§ TASK BRIEF:
Please print the full listing exactly.

Rows from an object dataset

----

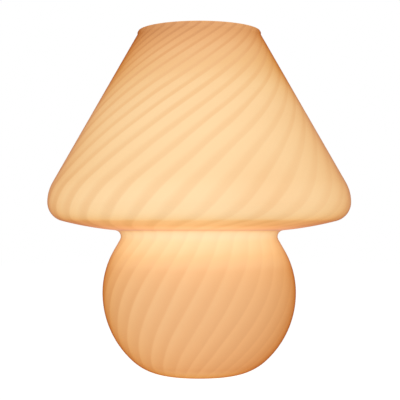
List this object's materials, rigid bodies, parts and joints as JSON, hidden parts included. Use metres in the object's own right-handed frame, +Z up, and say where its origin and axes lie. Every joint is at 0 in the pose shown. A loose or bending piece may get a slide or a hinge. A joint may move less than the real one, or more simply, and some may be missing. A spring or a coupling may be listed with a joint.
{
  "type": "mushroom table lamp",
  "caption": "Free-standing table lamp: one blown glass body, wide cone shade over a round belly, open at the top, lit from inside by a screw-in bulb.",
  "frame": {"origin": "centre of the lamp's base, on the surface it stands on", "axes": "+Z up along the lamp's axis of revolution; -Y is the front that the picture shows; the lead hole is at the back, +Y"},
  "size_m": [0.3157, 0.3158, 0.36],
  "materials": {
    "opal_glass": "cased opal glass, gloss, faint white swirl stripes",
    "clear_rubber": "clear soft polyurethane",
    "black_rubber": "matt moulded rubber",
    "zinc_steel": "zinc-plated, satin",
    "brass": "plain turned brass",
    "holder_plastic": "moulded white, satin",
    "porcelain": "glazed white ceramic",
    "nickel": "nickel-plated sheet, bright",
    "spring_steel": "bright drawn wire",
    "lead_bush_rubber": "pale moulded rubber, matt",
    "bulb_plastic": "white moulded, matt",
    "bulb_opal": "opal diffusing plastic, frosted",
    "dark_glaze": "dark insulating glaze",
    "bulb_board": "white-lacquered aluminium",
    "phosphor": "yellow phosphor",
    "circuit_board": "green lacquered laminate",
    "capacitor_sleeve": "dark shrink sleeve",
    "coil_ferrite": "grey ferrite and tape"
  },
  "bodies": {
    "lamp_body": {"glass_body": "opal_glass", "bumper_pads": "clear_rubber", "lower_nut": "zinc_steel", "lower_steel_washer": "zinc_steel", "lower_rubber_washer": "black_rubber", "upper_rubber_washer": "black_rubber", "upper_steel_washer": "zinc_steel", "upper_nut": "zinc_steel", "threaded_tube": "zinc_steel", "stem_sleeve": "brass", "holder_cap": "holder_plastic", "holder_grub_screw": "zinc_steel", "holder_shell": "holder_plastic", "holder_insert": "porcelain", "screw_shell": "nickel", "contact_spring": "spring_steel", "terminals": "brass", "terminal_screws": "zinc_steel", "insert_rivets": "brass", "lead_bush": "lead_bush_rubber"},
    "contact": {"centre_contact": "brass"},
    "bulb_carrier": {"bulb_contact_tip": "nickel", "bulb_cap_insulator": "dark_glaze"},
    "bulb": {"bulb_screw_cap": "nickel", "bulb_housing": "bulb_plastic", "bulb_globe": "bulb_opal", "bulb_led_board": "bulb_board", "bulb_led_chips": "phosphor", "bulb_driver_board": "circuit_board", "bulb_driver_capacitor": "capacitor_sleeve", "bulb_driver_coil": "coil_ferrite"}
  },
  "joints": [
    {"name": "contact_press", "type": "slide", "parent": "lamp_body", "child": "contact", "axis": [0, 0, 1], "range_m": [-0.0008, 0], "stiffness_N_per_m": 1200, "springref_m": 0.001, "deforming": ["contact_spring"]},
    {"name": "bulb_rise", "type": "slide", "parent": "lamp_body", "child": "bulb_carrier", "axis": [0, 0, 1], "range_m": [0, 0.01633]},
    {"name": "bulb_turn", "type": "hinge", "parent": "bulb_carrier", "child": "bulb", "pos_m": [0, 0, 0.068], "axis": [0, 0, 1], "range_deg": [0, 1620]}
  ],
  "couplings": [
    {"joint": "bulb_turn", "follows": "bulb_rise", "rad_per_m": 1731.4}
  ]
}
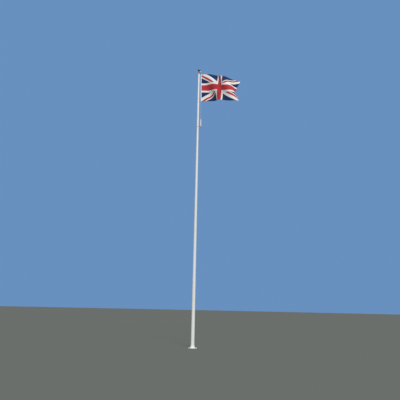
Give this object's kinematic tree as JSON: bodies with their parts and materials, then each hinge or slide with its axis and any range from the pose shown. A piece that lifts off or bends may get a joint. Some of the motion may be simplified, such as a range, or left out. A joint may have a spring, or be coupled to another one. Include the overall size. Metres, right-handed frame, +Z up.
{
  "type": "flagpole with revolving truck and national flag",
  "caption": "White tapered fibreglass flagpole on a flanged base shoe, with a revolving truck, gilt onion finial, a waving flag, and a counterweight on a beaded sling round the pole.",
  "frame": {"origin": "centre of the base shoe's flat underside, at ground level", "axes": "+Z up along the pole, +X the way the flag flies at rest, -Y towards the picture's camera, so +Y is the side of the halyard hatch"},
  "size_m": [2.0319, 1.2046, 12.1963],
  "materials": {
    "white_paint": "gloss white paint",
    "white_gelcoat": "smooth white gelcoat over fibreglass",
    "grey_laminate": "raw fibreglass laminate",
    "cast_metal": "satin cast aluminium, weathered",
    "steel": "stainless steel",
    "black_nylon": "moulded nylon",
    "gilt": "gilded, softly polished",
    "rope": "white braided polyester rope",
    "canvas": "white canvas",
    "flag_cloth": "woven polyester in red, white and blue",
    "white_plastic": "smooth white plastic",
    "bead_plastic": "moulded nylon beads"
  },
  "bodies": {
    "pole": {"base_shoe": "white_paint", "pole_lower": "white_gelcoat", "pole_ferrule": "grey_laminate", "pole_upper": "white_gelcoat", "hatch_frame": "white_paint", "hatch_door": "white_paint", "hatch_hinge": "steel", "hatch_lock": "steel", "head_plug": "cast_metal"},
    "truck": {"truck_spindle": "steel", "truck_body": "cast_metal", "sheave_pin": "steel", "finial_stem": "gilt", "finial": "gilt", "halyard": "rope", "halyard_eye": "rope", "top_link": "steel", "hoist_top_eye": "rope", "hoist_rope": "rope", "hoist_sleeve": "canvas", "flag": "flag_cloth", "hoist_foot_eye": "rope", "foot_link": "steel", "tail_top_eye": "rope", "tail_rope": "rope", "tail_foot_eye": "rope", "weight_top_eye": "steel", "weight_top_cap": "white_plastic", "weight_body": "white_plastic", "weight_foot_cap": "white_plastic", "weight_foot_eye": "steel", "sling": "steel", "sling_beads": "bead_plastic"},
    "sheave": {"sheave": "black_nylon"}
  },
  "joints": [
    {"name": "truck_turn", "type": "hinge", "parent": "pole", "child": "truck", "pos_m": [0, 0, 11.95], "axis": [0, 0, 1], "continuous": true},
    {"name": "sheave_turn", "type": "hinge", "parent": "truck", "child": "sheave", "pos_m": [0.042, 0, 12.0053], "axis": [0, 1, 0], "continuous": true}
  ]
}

----

§ OUTPUT OF THE EXERCISE:
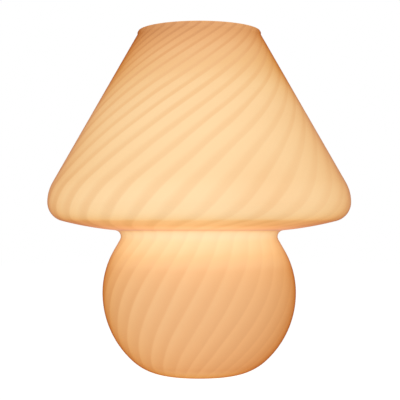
List this object's materials, rigid bodies, parts and joints as JSON, hidden parts included. Use metres in the object's own right-handed frame, +Z up, and say where its origin and axes lie. Every joint is at 0 in the pose shown. A loose or bending piece may get a slide or a hinge. A joint may move less than the real one, or more simply, and some may be missing. A spring or a coupling may be listed with a joint.
{
  "type": "mushroom table lamp",
  "caption": "Free-standing table lamp: one blown glass body, wide cone shade over a round belly, open at the top, lit from inside by a screw-in bulb.",
  "frame": {"origin": "centre of the lamp's base, on the surface it stands on", "axes": "+Z up along the lamp's axis of revolution; -Y is the front that the picture shows; the lead hole is at the back, +Y"},
  "size_m": [0.3157, 0.3158, 0.36],
  "materials": {
    "opal_glass": "cased opal glass, gloss, faint white swirl stripes",
    "clear_rubber": "clear soft polyurethane",
    "black_rubber": "matt moulded rubber",
    "zinc_steel": "zinc-plated, satin",
    "brass": "plain turned brass",
    "holder_plastic": "moulded white, satin",
    "porcelain": "glazed white ceramic",
    "nickel": "nickel-plated sheet, bright",
    "spring_steel": "bright drawn wire",
    "lead_bush_rubber": "pale moulded rubber, matt",
    "bulb_plastic": "white moulded, matt",
    "bulb_opal": "opal diffusing plastic, frosted",
    "dark_glaze": "dark insulating glaze",
    "bulb_board": "white-lacquered aluminium",
    "phosphor": "yellow phosphor",
    "circuit_board": "green lacquered laminate",
    "capacitor_sleeve": "dark shrink sleeve",
    "coil_ferrite": "grey ferrite and tape"
  },
  "bodies": {
    "lamp_body": {"glass_body": "opal_glass", "bumper_pads": "clear_rubber", "lower_nut": "zinc_steel", "lower_steel_washer": "zinc_steel", "lower_rubber_washer": "black_rubber", "upper_rubber_washer": "black_rubber", "upper_steel_washer": "zinc_steel", "upper_nut": "zinc_steel", "threaded_tube": "zinc_steel", "stem_sleeve": "brass", "holder_cap": "holder_plastic", "holder_grub_screw": "zinc_steel", "holder_shell": "holder_plastic", "holder_insert": "porcelain", "screw_shell": "nickel", "contact_spring": "spring_steel", "terminals": "brass", "terminal_screws": "zinc_steel", "insert_rivets": "brass", "lead_bush": "lead_bush_rubber"},
    "contact": {"centre_contact": "brass"},
    "bulb_carrier": {"bulb_contact_tip": "nickel", "bulb_cap_insulator": "dark_glaze"},
    "bulb": {"bulb_screw_cap": "nickel", "bulb_housing": "bulb_plastic", "bulb_globe": "bulb_opal", "bulb_led_board": "bulb_board", "bulb_led_chips": "phosphor", "bulb_driver_board": "circuit_board", "bulb_driver_capacitor": "capacitor_sleeve", "bulb_driver_coil": "coil_ferrite"}
  },
  "joints": [
    {"name": "contact_press", "type": "slide", "parent": "lamp_body", "child": "contact", "axis": [0, 0, 1], "range_m": [-0.0008, 0], "stiffness_N_per_m": 1200, "springref_m": 0.001, "deforming": ["contact_spring"]},
    {"name": "bulb_rise", "type": "slide", "parent": "lamp_body", "child": "bulb_carrier", "axis": [0, 0, 1], "range_m": [0, 0.01633]},
    {"name": "bulb_turn", "type": "hinge", "parent": "bulb_carrier", "child": "bulb", "pos_m": [0, 0, 0.068], "axis": [0, 0, 1], "range_deg": [0, 1620]}
  ],
  "couplings": [
    {"joint": "bulb_turn", "follows": "bulb_rise", "rad_per_m": 1731.4}
  ]
}
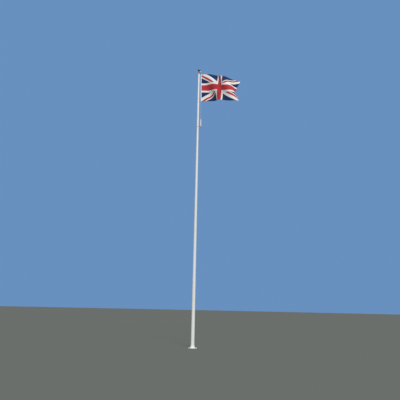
Give this object's kinematic tree as JSON: bodies with their parts and materials, then each hinge or slide with its axis and any range from the pose shown. A piece that lifts off or bends may get a joint. Some of the motion may be simplified, such as a range, or left out. A joint may have a spring, or be coupled to another one. Include the overall size. Metres, right-handed frame, +Z up.
{
  "type": "flagpole with revolving truck and national flag",
  "caption": "White tapered fibreglass flagpole on a flanged base shoe, with a revolving truck, gilt onion finial, a waving flag, and a counterweight on a beaded sling round the pole.",
  "frame": {"origin": "centre of the base shoe's flat underside, at ground level", "axes": "+Z up along the pole, +X the way the flag flies at rest, -Y towards the picture's camera, so +Y is the side of the halyard hatch"},
  "size_m": [2.0319, 1.2046, 12.1963],
  "materials": {
    "white_paint": "gloss white paint",
    "white_gelcoat": "smooth white gelcoat over fibreglass",
    "grey_laminate": "raw fibreglass laminate",
    "cast_metal": "satin cast aluminium, weathered",
    "steel": "stainless steel",
    "black_nylon": "moulded nylon",
    "gilt": "gilded, softly polished",
    "rope": "white braided polyester rope",
    "canvas": "white canvas",
    "flag_cloth": "woven polyester in red, white and blue",
    "white_plastic": "smooth white plastic",
    "bead_plastic": "moulded nylon beads"
  },
  "bodies": {
    "pole": {"base_shoe": "white_paint", "pole_lower": "white_gelcoat", "pole_ferrule": "grey_laminate", "pole_upper": "white_gelcoat", "hatch_frame": "white_paint", "hatch_door": "white_paint", "hatch_hinge": "steel", "hatch_lock": "steel", "head_plug": "cast_metal"},
    "truck": {"truck_spindle": "steel", "truck_body": "cast_metal", "sheave_pin": "steel", "finial_stem": "gilt", "finial": "gilt", "halyard": "rope", "halyard_eye": "rope", "top_link": "steel", "hoist_top_eye": "rope", "hoist_rope": "rope", "hoist_sleeve": "canvas", "flag": "flag_cloth", "hoist_foot_eye": "rope", "foot_link": "steel", "tail_top_eye": "rope", "tail_rope": "rope", "tail_foot_eye": "rope", "weight_top_eye": "steel", "weight_top_cap": "white_plastic", "weight_body": "white_plastic", "weight_foot_cap": "white_plastic", "weight_foot_eye": "steel", "sling": "steel", "sling_beads": "bead_plastic"},
    "sheave": {"sheave": "black_nylon"}
  },
  "joints": [
    {"name": "truck_turn", "type": "hinge", "parent": "pole", "child": "truck", "pos_m": [0, 0, 11.95], "axis": [0, 0, 1], "continuous": true},
    {"name": "sheave_turn", "type": "hinge", "parent": "truck", "child": "sheave", "pos_m": [0.042, 0, 12.0053], "axis": [0, 1, 0], "continuous": true}
  ]
}